Records with modeling code
# # # #
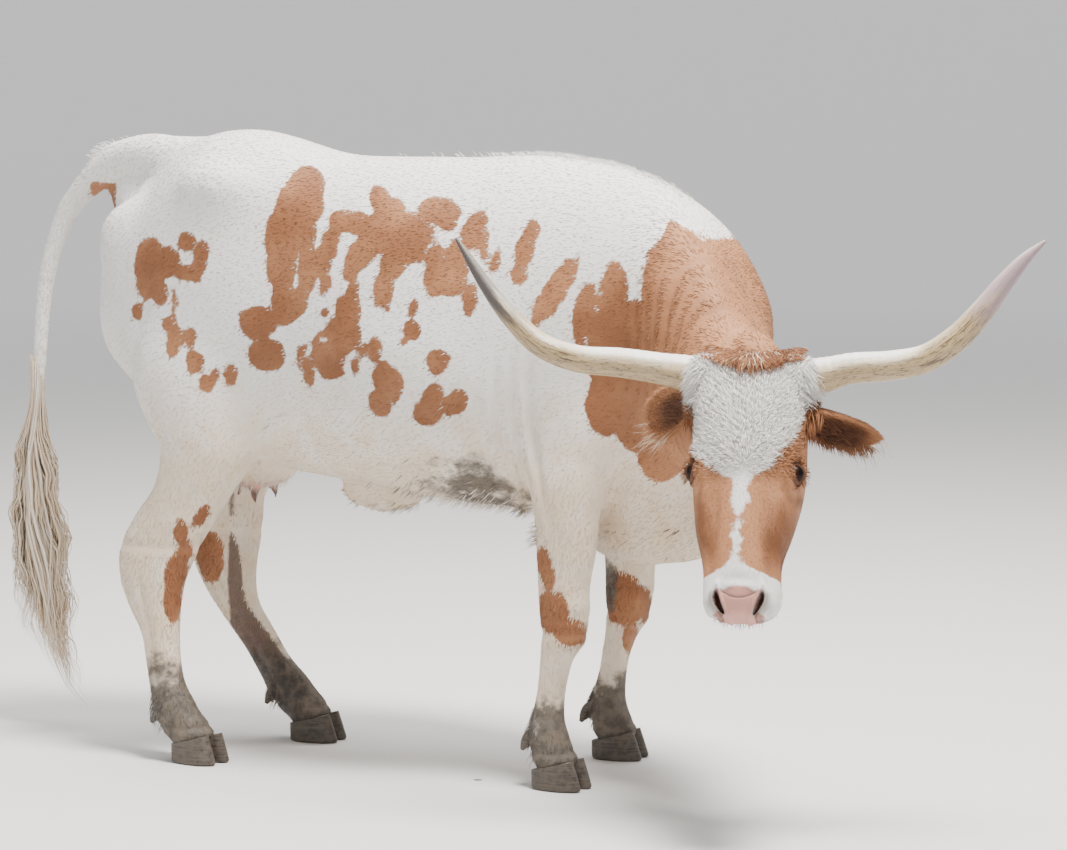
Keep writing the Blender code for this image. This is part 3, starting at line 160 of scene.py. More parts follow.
def unit_ball(rings, around):
    """Rings of (sin tilt cos spin, sin tilt sin spin, cos tilt)."""
    tilt = np.linspace(0.02, np.pi - 0.02, rings)[:, None]
    spin = np.linspace(0, 2 * np.pi, around, endpoint=False)[None]
    return np.stack([np.sin(tilt) * np.cos(spin), np.sin(tilt) * np.sin(spin),
                     np.cos(tilt) * np.ones_like(spin)], axis=-1)


def lump(centre, radii, turn=None, around=20):
    """A grid of rings on an ellipsoid: the unit sphere, stretched, turned and carried to centre."""
    matrix = np.array((turn or Quaternion()).to_matrix())
    return (unit_ball(around // 2, around) * np.array(radii)) @ matrix.T + np.array(centre)


def ring_faces(rings, around):
    """Quads between each ring and the next, wrapping round, as rows of four point numbers."""
    low = (np.arange(rings - 1)[:, None] * around + np.arange(around)[None]).ravel()
    step = np.where(np.arange(around) == around - 1, 1 - around, 1)
    beside = low + np.tile(step, rings - 1)
    return np.stack([low, beside, beside + around, low + around], axis=1)


def mesh_piece(name, points, faces, smooth=True):
    """A mesh from an array of points and a list of arrays of faces with equally many corners."""
    mesh = bpy.data.meshes.new(name)
    mesh.vertices.add(len(points))
    mesh.vertices.foreach_set("co", np.asarray(points, np.float32).ravel())
    corners = np.concatenate([f.ravel() for f in faces]).astype(np.int32)
    sizes = np.concatenate([np.full(len(f), f.shape[1]) for f in faces])
    mesh.loops.add(len(corners))
    mesh.loops.foreach_set("vertex_index", corners)
    mesh.polygons.add(len(sizes))
    starts = np.concatenate([[0], np.cumsum(sizes)[:-1]]).astype(np.int32)
    mesh.polygons.foreach_set("loop_start", starts)
    mesh.update(calc_edges=True)
    mesh.polygons.foreach_set("use_smooth", np.full(len(sizes), smooth))
    piece = bpy.data.objects.new(name, mesh)
    bpy.context.scene.collection.objects.link(piece)
    return piece


def closed_grid(name, grid, smooth=True):
    """One closed piece of a grid of rings, each end ring filled with a fan round its middle."""
    rings, around = grid.shape[:2]
    points = np.concatenate([grid.reshape(-1, 3), grid[:1].mean(axis=1), grid[-1:].mean(axis=1)])
    k = np.arange(around)
    nxt = (k + 1) % around
    first, last = rings * around, rings * around + 1
    base = (rings - 1) * around
    caps = [np.stack([nxt, k, np.full(around, first)], axis=1),
            np.stack([base + k, base + nxt, np.full(around, last)], axis=1)]
    return mesh_piece(name, points, [ring_faces(rings, around), np.concatenate(caps)], smooth)


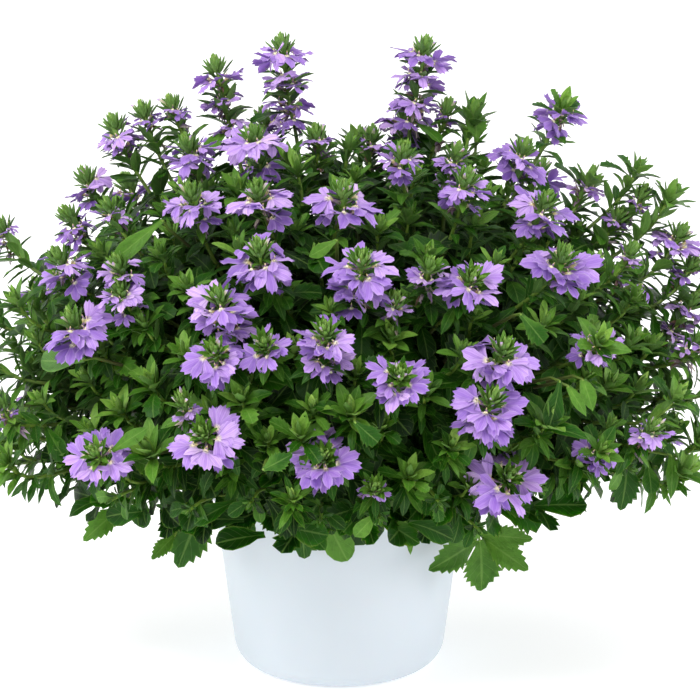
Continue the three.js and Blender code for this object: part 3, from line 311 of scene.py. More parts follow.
class Shoot:
    """One shoot: a curved line from inside the core to a straight end below its tip."""

    def __init__(self, index, place, reach, levels, kind, facing=False, own_body=False):
        self.index = index
        self.place = place
        self.reach = reach
        self.levels = levels
        self.kind = kind
        self.own_body = own_body
        self.leafy = kind == "leafy"
        self.levelling = FACING_LEVELLING if facing else FAN_LEVELLING
        self.axis = tip_axis(place, facing, kind == "hanging")
        self.tip = place + self.axis * (TIP_ABOVE_RING if kind == "head" else 0)
        self.branch = branch_at(self.tip)
        self.start, start_way = self.start_point()
        self.straight = TIP_STRAIGHT + LEVEL_DROP * max(levels - 1, 0)
        bend = self.tip - self.axis * self.straight
        self.span = np.linalg.norm(bend - self.start)
        way = unit(bend - self.start)
        sideways = unit(np.cross(way, UP))
        sway = sideways * self.span * SWAY * vary(index, 0, 31)
        self.handles = [
            self.start,
            self.start + start_way * self.span * START_HANDLE + way * self.span * WAY_HANDLE + sway,
            bend - self.axis * self.span * TIP_HANDLE + sway,
            bend,
        ]
        self.length = self.span + self.straight
        self.first = across_from(self.axis, sideways)
        self.second = np.cross(self.axis, self.first)

    def start_point(self):
        x, y, z = self.tip
        bearing = math.atan2(y, x)
        height = (z - DOME_MIDDLE[2]) / DOME_SIZE[2]
        rise = math.atan2(height, math.hypot(x, y) / dome_radius(bearing)) - START_BELOW
        point = sunk_point(max(rise, LOWEST_START), bearing)
        out = stem_out(self.branch)
        aside = np.cross(out, UP)
        away = point @ aside
        half = math.pi / BRANCHES
        room = math.tan(half) * (point @ out) - WALL_MARGIN / math.cos(half)
        point = point + aside * (min(max(away, -room), room) - away)
        return point, unit(unit(point - DOME_MIDDLE) + UP)

    def below(self, distance):
        """The point of the shoot at a distance below its tip, and the way the shoot runs there."""
        if distance <= self.straight:
            return self.tip - self.axis * distance, self.axis
        share = max(1 - (distance - self.straight) / self.span, 0)
        rest = 1 - share
        one, two, three, four = self.handles
        point = rest ** 3 * one + 3 * rest * rest * share * two + 3 * rest * share * share * three
        point = point + share ** 3 * four
        way = rest * rest * (two - one) + 2 * rest * share * (three - two) + share * share * (four - three)
        return point, unit(way)

    def around(self, angle, way=None):
        """The direction at an angle round the shoot, square to it."""
        direction = turned_to(self.first, self.second, angle)
        return direction if way is None else across_from(way, direction)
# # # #
▸ **Task goal**
Show every line in the records above that contains the word "More".

▸ **Solution to the problem**
Keep writing the Blender code for this image. This is part 3, starting at line 160 of scene.py. More parts follow.
Continue the three.js and Blender code for this object: part 3, from line 311 of scene.py. More parts follow.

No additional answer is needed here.